Records that describe objects:
^^^^^^^^

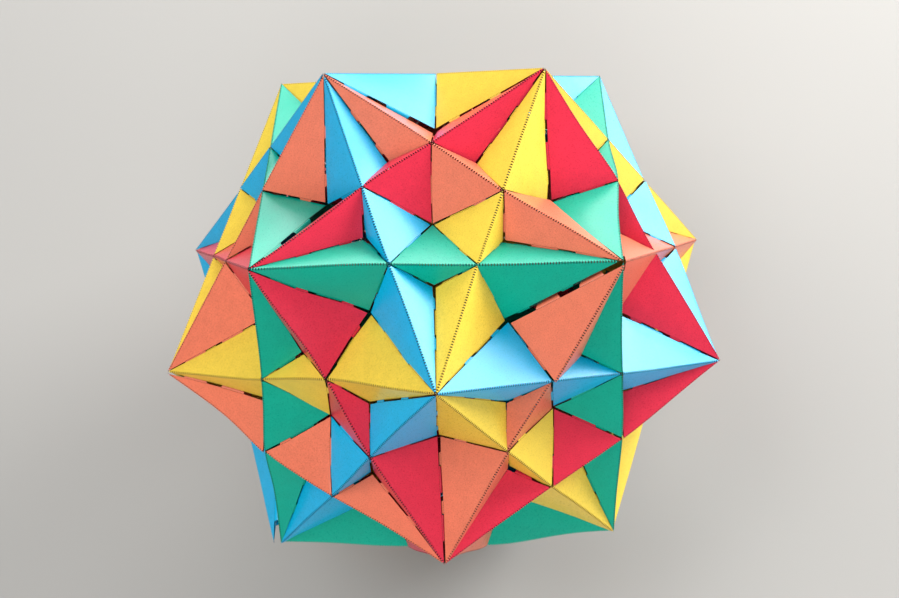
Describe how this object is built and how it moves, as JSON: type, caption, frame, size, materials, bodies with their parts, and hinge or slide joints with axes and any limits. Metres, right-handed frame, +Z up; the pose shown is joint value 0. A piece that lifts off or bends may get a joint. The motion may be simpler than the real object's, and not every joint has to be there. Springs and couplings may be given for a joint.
{
  "type": "modular paper star",
  "caption": "Hollow paper star of interlocking cubes, built from folded coloured card modules that hold each other by tabs turned into the valleys.",
  "frame": {"origin": "on the axis of fivefold symmetry, at the level of the lowest ridges", "axes": "+Z up along an axis of fivefold symmetry through a dimple, +Y towards a point of the lower ring, -Y towards a point of the upper ring"},
  "size_m": [0.2102, 0.221, 0.1789],
  "materials": {
    "green_card": "uncoated dyed card, sea green",
    "yellow_card": "uncoated dyed card, canary yellow",
    "orange_card": "uncoated dyed card, soft salmon orange",
    "red_card": "uncoated dyed card, crimson red",
    "blue_card": "uncoated dyed card, sky blue"
  },
  "bodies": {
    "root": {"green_edge_01": "green_card", "green_edge_02": "green_card", "green_edge_03": "green_card", "green_edge_04": "green_card", "green_edge_05": "green_card", "green_edge_06": "green_card", "green_edge_07": "green_card", "green_edge_08": "green_card", "green_edge_09": "green_card", "green_edge_10": "green_card", "green_edge_11": "green_card", "green_edge_12": "green_card", "yellow_edge_01": "yellow_card", "yellow_edge_02": "yellow_card", "yellow_edge_03": "yellow_card", "yellow_edge_04": "yellow_card", "yellow_edge_05": "yellow_card", "yellow_edge_06": "yellow_card", "yellow_edge_07": "yellow_card", "yellow_edge_08": "yellow_card", "yellow_edge_09": "yellow_card", "yellow_edge_10": "yellow_card", "yellow_edge_11": "yellow_card", "yellow_edge_12": "yellow_card", "orange_edge_01": "orange_card", "orange_edge_02": "orange_card", "orange_edge_03": "orange_card", "orange_edge_04": "orange_card", "orange_edge_05": "orange_card", "orange_edge_06": "orange_card", "orange_edge_07": "orange_card", "orange_edge_08": "orange_card", "orange_edge_09": "orange_card", "orange_edge_10": "orange_card", "orange_edge_11": "orange_card", "orange_edge_12": "orange_card", "red_edge_01": "red_card", "red_edge_02": "red_card", "red_edge_03": "red_card", "red_edge_04": "red_card", "red_edge_05": "red_card", "red_edge_06": "red_card", "red_edge_07": "red_card", "red_edge_08": "red_card", "red_edge_09": "red_card", "red_edge_10": "red_card", "red_edge_11": "red_card", "red_edge_12": "red_card", "blue_edge_01": "blue_card", "blue_edge_02": "blue_card", "blue_edge_03": "blue_card", "blue_edge_04": "blue_card", "blue_edge_05": "blue_card", "blue_edge_06": "blue_card", "blue_edge_07": "blue_card", "blue_edge_08": "blue_card", "blue_edge_09": "blue_card", "blue_edge_10": "blue_card", "blue_edge_11": "blue_card", "blue_edge_12": "blue_card"}
  },
  "joints": []
}
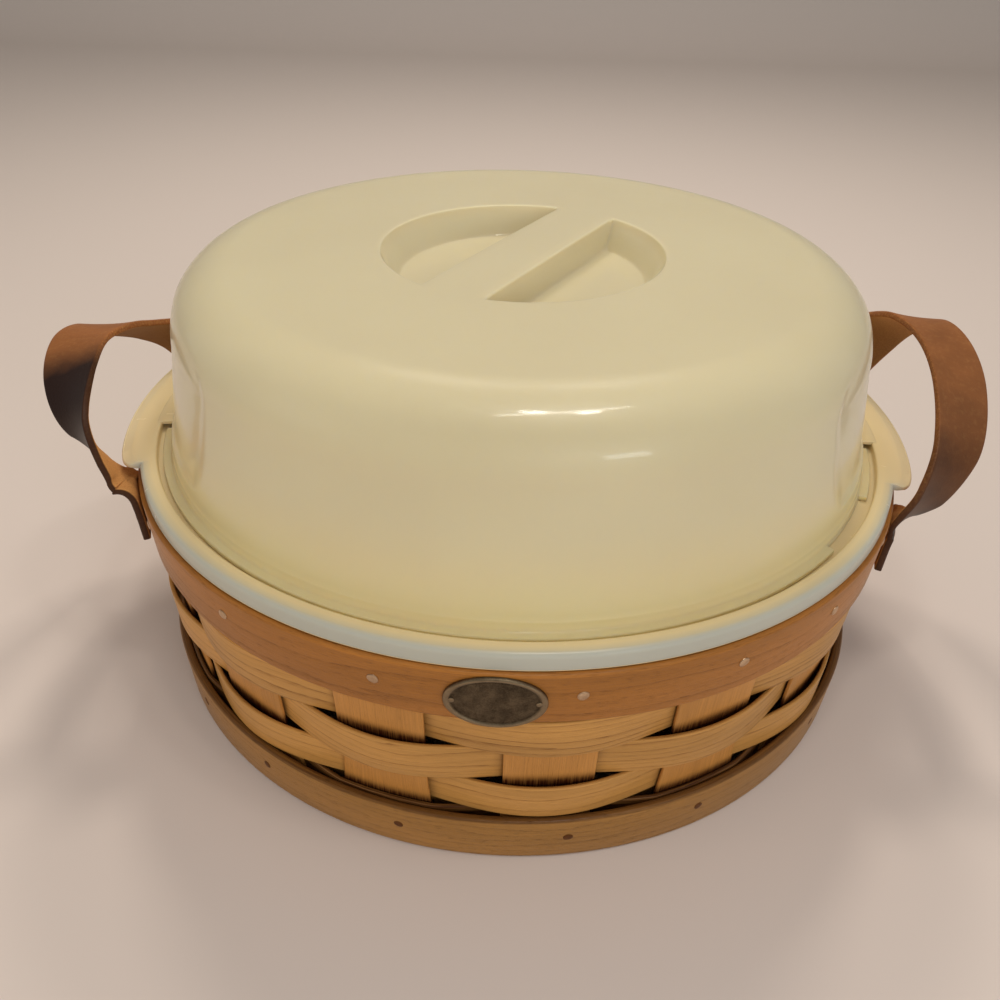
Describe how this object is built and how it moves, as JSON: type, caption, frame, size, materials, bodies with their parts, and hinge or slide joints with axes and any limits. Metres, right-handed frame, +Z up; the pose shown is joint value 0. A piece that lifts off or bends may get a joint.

^^^^^^^^

■ TASK OBJECTIVE
Please reproduce each line exactly as written.

■ COMPLETE OUTPUT
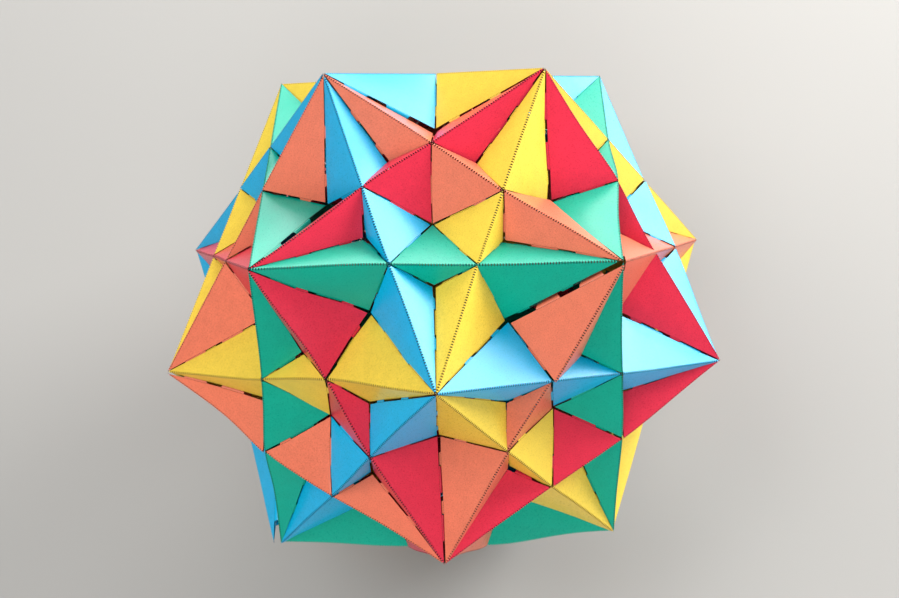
Describe how this object is built and how it moves, as JSON: type, caption, frame, size, materials, bodies with their parts, and hinge or slide joints with axes and any limits. Metres, right-handed frame, +Z up; the pose shown is joint value 0. A piece that lifts off or bends may get a joint. The motion may be simpler than the real object's, and not every joint has to be there. Springs and couplings may be given for a joint.
{
  "type": "modular paper star",
  "caption": "Hollow paper star of interlocking cubes, built from folded coloured card modules that hold each other by tabs turned into the valleys.",
  "frame": {"origin": "on the axis of fivefold symmetry, at the level of the lowest ridges", "axes": "+Z up along an axis of fivefold symmetry through a dimple, +Y towards a point of the lower ring, -Y towards a point of the upper ring"},
  "size_m": [0.2102, 0.221, 0.1789],
  "materials": {
    "green_card": "uncoated dyed card, sea green",
    "yellow_card": "uncoated dyed card, canary yellow",
    "orange_card": "uncoated dyed card, soft salmon orange",
    "red_card": "uncoated dyed card, crimson red",
    "blue_card": "uncoated dyed card, sky blue"
  },
  "bodies": {
    "root": {"green_edge_01": "green_card", "green_edge_02": "green_card", "green_edge_03": "green_card", "green_edge_04": "green_card", "green_edge_05": "green_card", "green_edge_06": "green_card", "green_edge_07": "green_card", "green_edge_08": "green_card", "green_edge_09": "green_card", "green_edge_10": "green_card", "green_edge_11": "green_card", "green_edge_12": "green_card", "yellow_edge_01": "yellow_card", "yellow_edge_02": "yellow_card", "yellow_edge_03": "yellow_card", "yellow_edge_04": "yellow_card", "yellow_edge_05": "yellow_card", "yellow_edge_06": "yellow_card", "yellow_edge_07": "yellow_card", "yellow_edge_08": "yellow_card", "yellow_edge_09": "yellow_card", "yellow_edge_10": "yellow_card", "yellow_edge_11": "yellow_card", "yellow_edge_12": "yellow_card", "orange_edge_01": "orange_card", "orange_edge_02": "orange_card", "orange_edge_03": "orange_card", "orange_edge_04": "orange_card", "orange_edge_05": "orange_card", "orange_edge_06": "orange_card", "orange_edge_07": "orange_card", "orange_edge_08": "orange_card", "orange_edge_09": "orange_card", "orange_edge_10": "orange_card", "orange_edge_11": "orange_card", "orange_edge_12": "orange_card", "red_edge_01": "red_card", "red_edge_02": "red_card", "red_edge_03": "red_card", "red_edge_04": "red_card", "red_edge_05": "red_card", "red_edge_06": "red_card", "red_edge_07": "red_card", "red_edge_08": "red_card", "red_edge_09": "red_card", "red_edge_10": "red_card", "red_edge_11": "red_card", "red_edge_12": "red_card", "blue_edge_01": "blue_card", "blue_edge_02": "blue_card", "blue_edge_03": "blue_card", "blue_edge_04": "blue_card", "blue_edge_05": "blue_card", "blue_edge_06": "blue_card", "blue_edge_07": "blue_card", "blue_edge_08": "blue_card", "blue_edge_09": "blue_card", "blue_edge_10": "blue_card", "blue_edge_11": "blue_card", "blue_edge_12": "blue_card"}
  },
  "joints": []
}
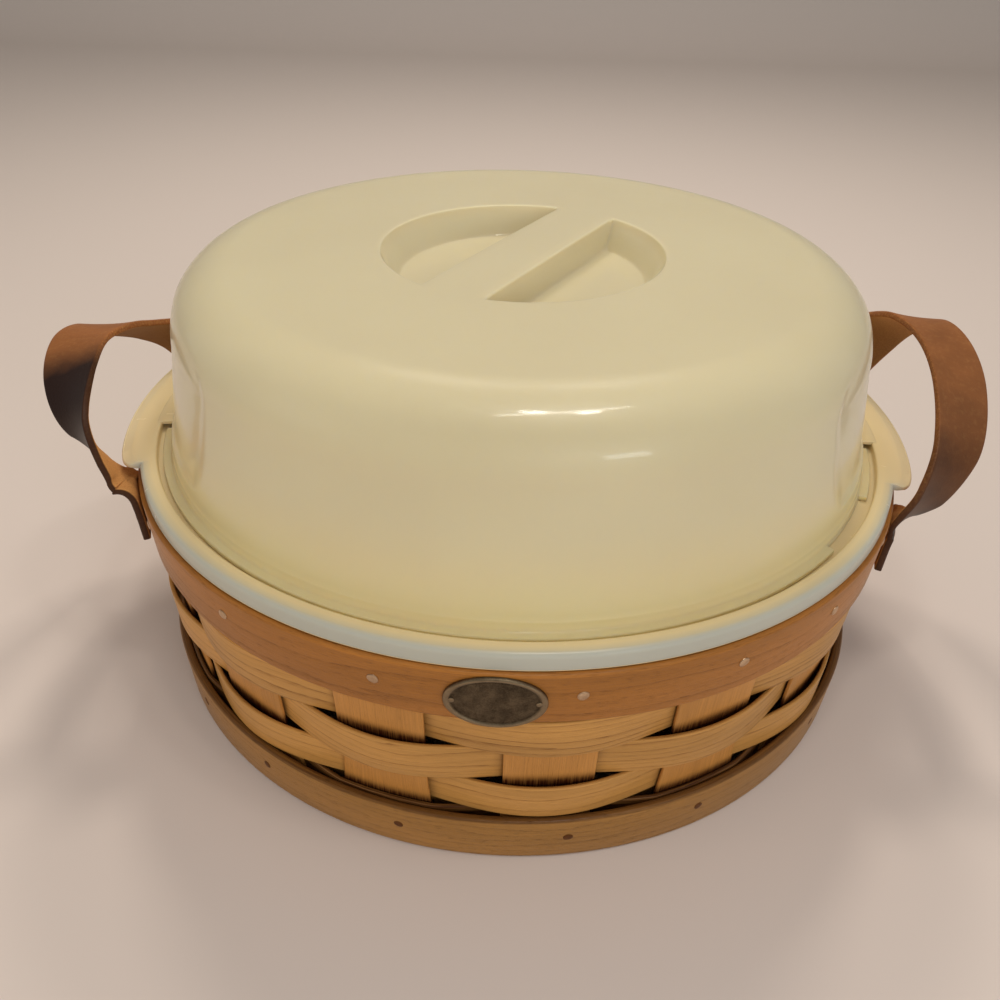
Describe how this object is built and how it moves, as JSON: type, caption, frame, size, materials, bodies with their parts, and hinge or slide joints with axes and any limits. Metres, right-handed frame, +Z up; the pose shown is joint value 0. A piece that lifts off or bends may get a joint.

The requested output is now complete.